My previous experiences taught me that the feelings of frustration are mostly temporary, that the experience will feel radically different once I breached the magical threshold. This sort of meta endurance seeps into other parts of life. Meditation is supposed to instil this in us, but it was learning to run that was the most potent for me. Running longer distances is literally about containing one’s feelings while putting one foot in front of the other repeatedly, there is almost no other skill required – just take one step at a time. Yet being able to put more and more of these simple one-steps together confers very obvious improvements to one’s fitness, which alters the feelings of the experience. Those beginning runs were unbearable, then they became tolerable, and now they are enjoyable. Then there is the data: the gradually lowered heart rate while running at the same pace, being able recover faster from longer and longer distances through monitoring heart-rate variability. The rewards are obvious and easily demonstrated, not an abstraction. Running is one of the most positive feedback loops I have in my life, and the positive outcomes that arise out of it becomes a sustaining reservoir when I attempt other things that require endurance. Instead of physical one-steps at a time, I try to take psychological one-steps at a time in other areas of my life.

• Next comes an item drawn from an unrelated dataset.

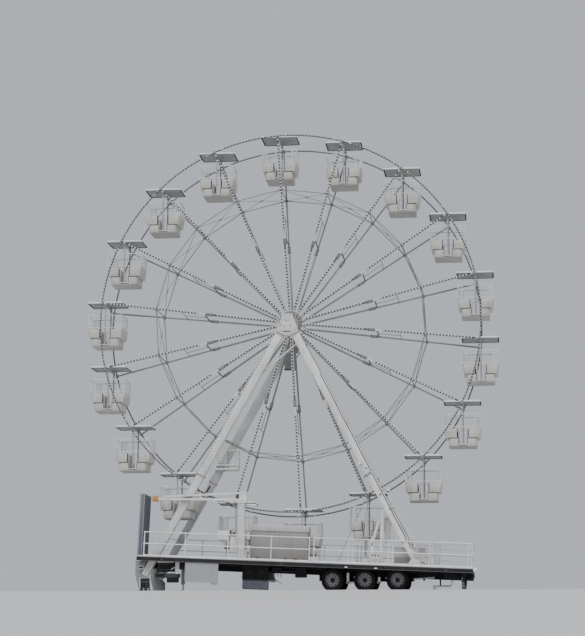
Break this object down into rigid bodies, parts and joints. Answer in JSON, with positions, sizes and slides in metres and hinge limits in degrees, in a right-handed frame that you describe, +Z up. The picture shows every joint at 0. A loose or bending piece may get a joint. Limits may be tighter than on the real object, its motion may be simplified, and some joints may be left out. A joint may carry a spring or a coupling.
{
  "type": "ferris wheel",
  "caption": "Transportable ferris wheel: an open wheel with level hanging gondolas turns on a fixed axle between two A-shaped leg frames on a flat three-axle trailer with railings.",
  "frame": {"origin": "on the ground, straight under the middle of the main axle", "axes": "+Z up, X along the trailer with the crane jib towards -X, +Y towards the back side"},
  "size_m": [17.9058, 4.6, 19.9004],
  "materials": {
    "white_paint": "satin white paint",
    "gondola_shell": "off-white moulded shell",
    "chassis_paint": "dark chassis paint",
    "deck_metal": "worn deck plate",
    "screen_paint": "grey paint",
    "store_paint": "beige grey paint",
    "lid_paint": "light grey paint",
    "tyre_rubber": "dusty rubber",
    "toolbox_paint": "blue grey paint",
    "axle_steel": "plain steel"
  },
  "bodies": {
    "base": {"chassis_frame": "chassis_paint", "suspension": "chassis_paint", "deck_plate": "deck_metal", "railing_front_left": "white_paint", "railing_front_right": "white_paint", "railing_back": "white_paint", "end_screen": "screen_paint", "leg_left_front": "white_paint", "leg_right_front": "white_paint", "leg_left_back": "white_paint", "leg_right_back": "white_paint", "leg_stand_front": "white_paint", "leg_stand_back": "white_paint", "leg_head_front": "white_paint", "leg_head_back": "white_paint", "main_axle": "axle_steel", "storage_box": "store_paint", "storage_box_lid": "lid_paint", "crane_post": "white_paint", "lifting_column": "white_paint", "prop_frame": "white_paint", "deck_cabinet": "lid_paint", "underdeck_toolbox": "toolbox_paint", "side_skirt": "lid_paint", "corner_jack_front": "chassis_paint", "corner_jack_back": "chassis_paint"},
    "wheel": {"hub_drum": "white_paint", "rim_front": "white_paint", "rim_back": "white_paint", "spoke_group_1": "white_paint", "spoke_group_2": "white_paint", "spoke_group_3": "white_paint", "spoke_group_4": "white_paint", "spoke_group_5": "white_paint", "spoke_group_6": "white_paint"},
    "gondola_01": {"gondola_01": "gondola_shell"},
    "gondola_02": {"gondola_02": "gondola_shell"},
    "gondola_03": {"gondola_03": "gondola_shell"},
    "gondola_04": {"gondola_04": "gondola_shell"},
    "gondola_05": {"gondola_05": "gondola_shell"},
    "gondola_06": {"gondola_06": "gondola_shell"},
    "gondola_07": {"gondola_07": "gondola_shell"},
    "gondola_08": {"gondola_08": "gondola_shell"},
    "gondola_09": {"gondola_09": "gondola_shell"},
    "gondola_10": {"gondola_10": "gondola_shell"},
    "gondola_11": {"gondola_11": "gondola_shell"},
    "gondola_12": {"gondola_12": "gondola_shell"},
    "gondola_13": {"gondola_13": "gondola_shell"},
    "gondola_14": {"gondola_14": "gondola_shell"},
    "gondola_15": {"gondola_15": "gondola_shell"},
    "gondola_16": {"gondola_16": "gondola_shell"},
    "gondola_17": {"gondola_17": "gondola_shell"},
    "gondola_18": {"gondola_18": "gondola_shell"},
    "road_wheel_front_1": {"road_wheel_front_1": "tyre_rubber"},
    "road_wheel_front_2": {"road_wheel_front_2": "tyre_rubber"},
    "road_wheel_front_3": {"road_wheel_front_3": "tyre_rubber"},
    "road_wheel_back_1": {"road_wheel_back_1": "tyre_rubber"},
    "road_wheel_back_2": {"road_wheel_back_2": "tyre_rubber"},
    "road_wheel_back_3": {"road_wheel_back_3": "tyre_rubber"},
    "jib": {"crane_jib": "white_paint"}
  },
  "joints": [
    {"name": "wheel_spin", "type": "hinge", "parent": "base", "child": "wheel", "pos_m": [0, 0, 11.53], "axis": [0, 1, 0], "continuous": true},
    {"name": "gondola_01_hang", "type": "hinge", "parent": "wheel", "child": "gondola_01", "pos_m": [-0.50631, 0, 19.71435], "axis": [0, 1, 0], "continuous": true},
    {"name": "gondola_02_hang", "type": "hinge", "parent": "wheel", "child": "gondola_02", "pos_m": [2.32344, 0, 19.39395], "axis": [0, 1, 0], "continuous": true},
    {"name": "gondola_03_hang", "type": "hinge", "parent": "wheel", "child": "gondola_03", "pos_m": [4.87294, 0, 18.12503], "axis": [0, 1, 0], "continuous": true},
    {"name": "gondola_04_hang", "type": "hinge", "parent": "wheel", "child": "gondola_04", "pos_m": [6.8347, 0, 16.06066], "axis": [0, 1, 0], "continuous": true},
    {"name": "gondola_05_hang", "type": "hinge", "parent": "wheel", "child": "gondola_05", "pos_m": [7.9721, 0, 13.44982], "axis": [0, 1, 0], "continuous": true},
    {"name": "gondola_06_hang", "type": "hinge", "parent": "wheel", "child": "gondola_06", "pos_m": [8.14794, 0, 10.60742], "axis": [0, 1, 0], "continuous": true},
    {"name": "gondola_07_hang", "type": "hinge", "parent": "wheel", "child": "gondola_07", "pos_m": [7.34101, 0, 7.8763], "axis": [0, 1, 0], "continuous": true},
    {"name": "gondola_08_hang", "type": "hinge", "parent": "wheel", "child": "gondola_08", "pos_m": [5.64866, 0, 5.58587], "axis": [0, 1, 0], "continuous": true},
    {"name": "gondola_09_hang", "type": "hinge", "parent": "wheel", "child": "gondola_09", "pos_m": [3.27499, 0, 4.01239], "axis": [0, 1, 0], "continuous": true},
    {"name": "gondola_10_hang", "type": "hinge", "parent": "wheel", "child": "gondola_10", "pos_m": [0.50631, 0, 3.34565], "axis": [0, 1, 0], "continuous": true},
    {"name": "gondola_11_hang", "type": "hinge", "parent": "wheel", "child": "gondola_11", "pos_m": [-2.32344, 0, 3.66605], "axis": [0, 1, 0], "continuous": true},
    {"name": "gondola_12_hang", "type": "hinge", "parent": "wheel", "child": "gondola_12", "pos_m": [-4.87294, 0, 4.93497], "axis": [0, 1, 0], "continuous": true},
    {"name": "gondola_13_hang", "type": "hinge", "parent": "wheel", "child": "gondola_13", "pos_m": [-6.8347, 0, 6.99934], "axis": [0, 1, 0], "continuous": true},
    {"name": "gondola_14_hang", "type": "hinge", "parent": "wheel", "child": "gondola_14", "pos_m": [-7.9721, 0, 9.61018], "axis": [0, 1, 0], "continuous": true},
    {"name": "gondola_15_hang", "type": "hinge", "parent": "wheel", "child": "gondola_15", "pos_m": [-8.14794, 0, 12.45258], "axis": [0, 1, 0], "continuous": true},
    {"name": "gondola_16_hang", "type": "hinge", "parent": "wheel", "child": "gondola_16", "pos_m": [-7.34101, 0, 15.1837], "axis": [0, 1, 0], "continuous": true},
    {"name": "gondola_17_hang", "type": "hinge", "parent": "wheel", "child": "gondola_17", "pos_m": [-5.64866, 0, 17.47413], "axis": [0, 1, 0], "continuous": true},
    {"name": "gondola_18_hang", "type": "hinge", "parent": "wheel", "child": "gondola_18", "pos_m": [-3.27499, 0, 19.04761], "axis": [0, 1, 0], "continuous": true},
    {"name": "road_wheel_front_1_roll", "type": "hinge", "parent": "base", "child": "road_wheel_front_1", "pos_m": [1.835, -1.0625, 0.46915], "axis": [0, 1, 0], "continuous": true},
    {"name": "road_wheel_front_2_roll", "type": "hinge", "parent": "base", "child": "road_wheel_front_2", "pos_m": [3.19, -1.0625, 0.46915], "axis": [0, 1, 0], "continuous": true},
    {"name": "road_wheel_front_3_roll", "type": "hinge", "parent": "base", "child": "road_wheel_front_3", "pos_m": [4.55, -1.0625, 0.46915], "axis": [0, 1, 0], "continuous": true},
    {"name": "road_wheel_back_1_roll", "type": "hinge", "parent": "base", "child": "road_wheel_back_1", "pos_m": [1.835, 1.0625, 0.46915], "axis": [0, 1, 0], "continuous": true},
    {"name": "road_wheel_back_2_roll", "type": "hinge", "parent": "base", "child": "road_wheel_back_2", "pos_m": [3.19, 1.0625, 0.46915], "axis": [0, 1, 0], "continuous": true},
    {"name": "road_wheel_back_3_roll", "type": "hinge", "parent": "base", "child": "road_wheel_back_3", "pos_m": [4.55, 1.0625, 0.46915], "axis": [0, 1, 0], "continuous": true},
    {"name": "jib_slew", "type": "hinge", "parent": "base", "child": "jib", "pos_m": [-1.9, -1.95, 3.8], "axis": [0, 0, 1], "range_deg": [0, 100]}
  ],
  "couplings": [
    {"joint": "gondola_01_hang", "follows": "wheel_spin", "ratio": -1},
    {"joint": "gondola_02_hang", "follows": "wheel_spin", "ratio": -1},
    {"joint": "gondola_03_hang", "follows": "wheel_spin", "ratio": -1},
    {"joint": "gondola_04_hang", "follows": "wheel_spin", "ratio": -1},
    {"joint": "gondola_05_hang", "follows": "wheel_spin", "ratio": -1},
    {"joint": "gondola_06_hang", "follows": "wheel_spin", "ratio": -1},
    {"joint": "gondola_07_hang", "follows": "wheel_spin", "ratio": -1},
    {"joint": "gondola_08_hang", "follows": "wheel_spin", "ratio": -1},
    {"joint": "gondola_09_hang", "follows": "wheel_spin", "ratio": -1},
    {"joint": "gondola_10_hang", "follows": "wheel_spin", "ratio": -1},
    {"joint": "gondola_11_hang", "follows": "wheel_spin", "ratio": -1},
    {"joint": "gondola_12_hang", "follows": "wheel_spin", "ratio": -1},
    {"joint": "gondola_13_hang", "follows": "wheel_spin", "ratio": -1},
    {"joint": "gondola_14_hang", "follows": "wheel_spin", "ratio": -1},
    {"joint": "gondola_15_hang", "follows": "wheel_spin", "ratio": -1},
    {"joint": "gondola_16_hang", "follows": "wheel_spin", "ratio": -1},
    {"joint": "gondola_17_hang", "follows": "wheel_spin", "ratio": -1},
    {"joint": "gondola_18_hang", "follows": "wheel_spin", "ratio": -1}
  ]
}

Maybe most of us don’t realise this, but we miss out on a lot of life when we are incapable of experiencing time slowly passing. It can feel good when time passes so quickly that we don’t notice it, but that’s not the same as piling our brains and schedule with so much that life becomes a messy blur with no distinct shape or colour.
Being able to sit still during long periods of time passing slowly may not magically make us happy, but being unable to tolerate this during unavoidable circumstances will definitely make us very unhappy. Because of my intolerance to boredom and waiting I was unable to learn a lot of new skills I wanted to, because a lot of skills involves being able to endure going nowhere for large amounts of time and making countless mistakes along the way. I was also unable to acquire certain new experiences because “they seem so boring”. Even the idea of purely listening to music without doing anything else seemed boring. Everything becomes boring once our minds become used to having something grabbing our attention every micro-second. Sooner or later, only tiktok is not boring.
How many of us can sit at a beach and stare into the horizon for hours? This will probably seem like an unattractive proposition to many. But being alone with our selves in the stillness of nature can be a life-altering, enriching experience. It will also make us less afraid of being alone, which has its own positive consequences.
Don’t get me wrong, I am still very easily frustrated and intolerant. But I do notice the differences in my responses to stimuli, or the lack of. I am still not a happy person as I’ve repeatedly asserted in my writing countless times, but there is a new spaciousness that comes with developing my endurance. There is a marked contrast between what I could not tolerate before and now the same experiences bother me a lot less. I also enjoy the thrill of hitting new running distances.
It would have been unimaginable for me to think of myself as a person who likes doing things that require endurance, like how I described myself on mastodon. I guess I am not unique to this phenomenon of wanting to develop more endurance, or else ultramarathons would not exist. There is just something inside me that lights up when I hit a new endurance milestone, whether is it a running distance, or a dish that requires tedious cooking. I would love to learn to be capable of meditating an hour some day, but that’s still light years away.
For now, being able to run 10km will suffice.